Читать «Обаяние тоталитаризма. Тоталитарная психология в постсоветской России» онлайн - страница 123

Андрей Гронский

Следующий пример. Диалог двух мужчин:

— На Украине идет гражданская война…

— Ну какая гражданская война? Там же российские военные воюют. Об этом уже столько публикаций есть… Если у тебя знакомые военные есть, они сами тебе скажут, что это так. Это военное вторжение России.

— Ну так говорить нельзя… Мы конечно все понимаем… В Афганистане тоже вроде как гражданская война шла… Но говорить, что это военное вторжение нельзя… это по отношению к России непатриотично…

Четвертый пример. Впечатления украинского общественного деятеля Вадима Черного о российских депутатах:

«Украинские депутаты просты и циничны. Закончив публичную речь и сидя в буфете, они говорят правду и нисколько не верят в тот бред, который только что несли с трибуны или в студии.

Русские депутаты совсем иные. Выходя с эфира, они продолжают повторять откровенную ахинею, вроде отсутствия не только русских военных, но и русского оружия на Донбассе. <…>

Причем, впечатления идиотов они не производят. Предположу, что это очень глубокий страх, заставляющий их выстраивать для себя альтернативную реальность. Они настолько нутром боятся системы, что отождествляются с ее тезисами совершенно искренне.

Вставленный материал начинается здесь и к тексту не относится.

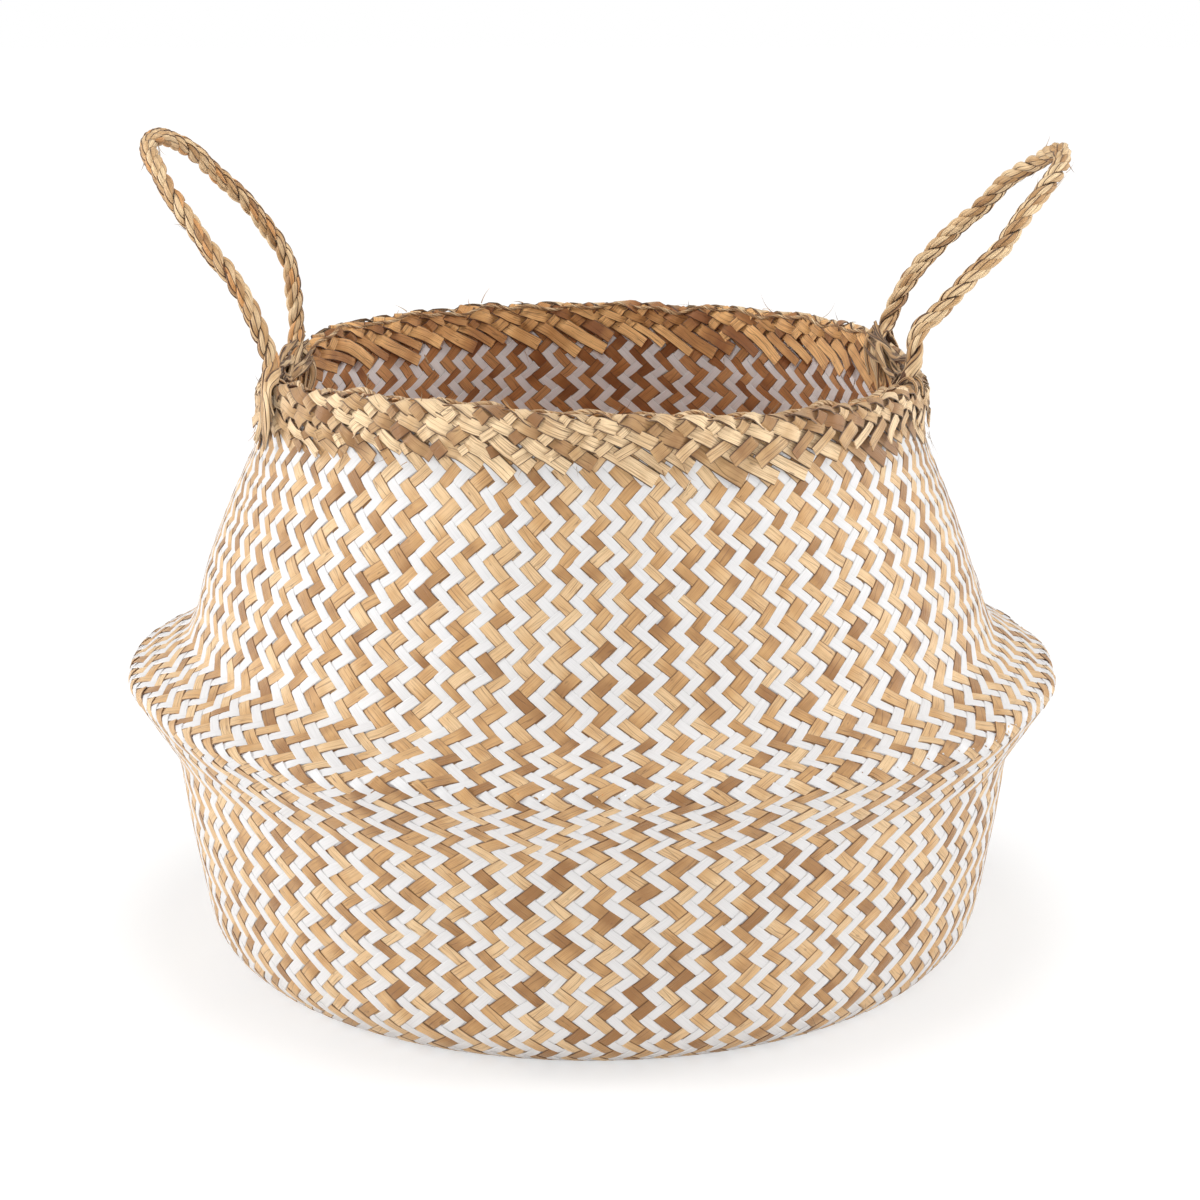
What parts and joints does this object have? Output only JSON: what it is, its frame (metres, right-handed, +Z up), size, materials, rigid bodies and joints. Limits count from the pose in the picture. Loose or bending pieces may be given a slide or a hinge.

В этом жуть общения с ними. Перед тобой не люди, а орки. Они принципиально отличаются от людей отсутствием какого-либо рационального анализа. У нас может быть разная система аксиом, но логика одинакова и у Евклида, и у Лобачевского, и в Тернополе, и в Донецке. У них же нет той самой логики, которая отличает людей от зомби.

Это очень странное ощущение, когда перед тобой человек, сохраняя внешне человеческий облик и человеческие повадки, в самом глубинном смысле ведет себя не по-человечески».

В последних двух примерах, мы имеем дело с тем, что Оруэлл назвал «двоемыслием» или «покорением действительности». Как в книге Оруэлла, так и в советской и сегодняшней российской жизни двоемыслием в совершенстве владели люди приближенные к власти (или стремящиеся к ней приблизиться), поскольку от этого собственно зависела их карьера и материальное благополучие.

Таким образом, когнитивный стиль человека с ТПК включает в себя паттерны игнорирования информации, которая может вызвать ощущение нелояльности к госвласти, либо, если оно даже возникает, субъект избегает обсуждать его и вызвавшие его инциденты с другими людьми, либо факты, которые могли бы вызвать нелояльность, перетолковываются в выгодном для текущих представителей госвласти свете. Что касается избегания и игнорирования тревожной информации, то здесь можно провести параллель с воспоминаниями Бруно Беттельхейма о пребывании в нацистском концлагере: «Чтобы выжить, приходилось активно делать вид, что не замечаешь, не знаешь того, что СС требовало не знать. Одна из самых больших ошибок в лагере — наблюдать, как измываются или убивают другого заключенного: наблюдающего может постигнуть та же участь». Весь Советский союз, по сути, был большим лагерем, только с мягким режимом содержания. В нем были области, о которых рядовому гражданину знать было не положено, и которые если и обсуждались, то только шепотом. Что касается «двоемыслия», то, как уже говорилось выше, в первую очередь его использовали и используют люди, которые хотят заслужить милость власти. Хотя, вероятно, некоторыми индивидами оно может использоваться бессознательно и вполне бескорыстно просто для того, чтобы избежать внутреннего конфликта с самим собой. Таким образом, личность с тоталитарным комплексом подобна глине в руках гончара — она демонстрирует готовность менять свои мнения и убеждения, ориентируясь на требования властного авторитета. Еще в середине прошлого века Ханна Арендт отметила: «<…> Если существует такое явление как тоталитарная личность или ментальность, то ее характерными чертами несомненно будут исключительная приспособляемость и отсутствие преемственности во взглядах».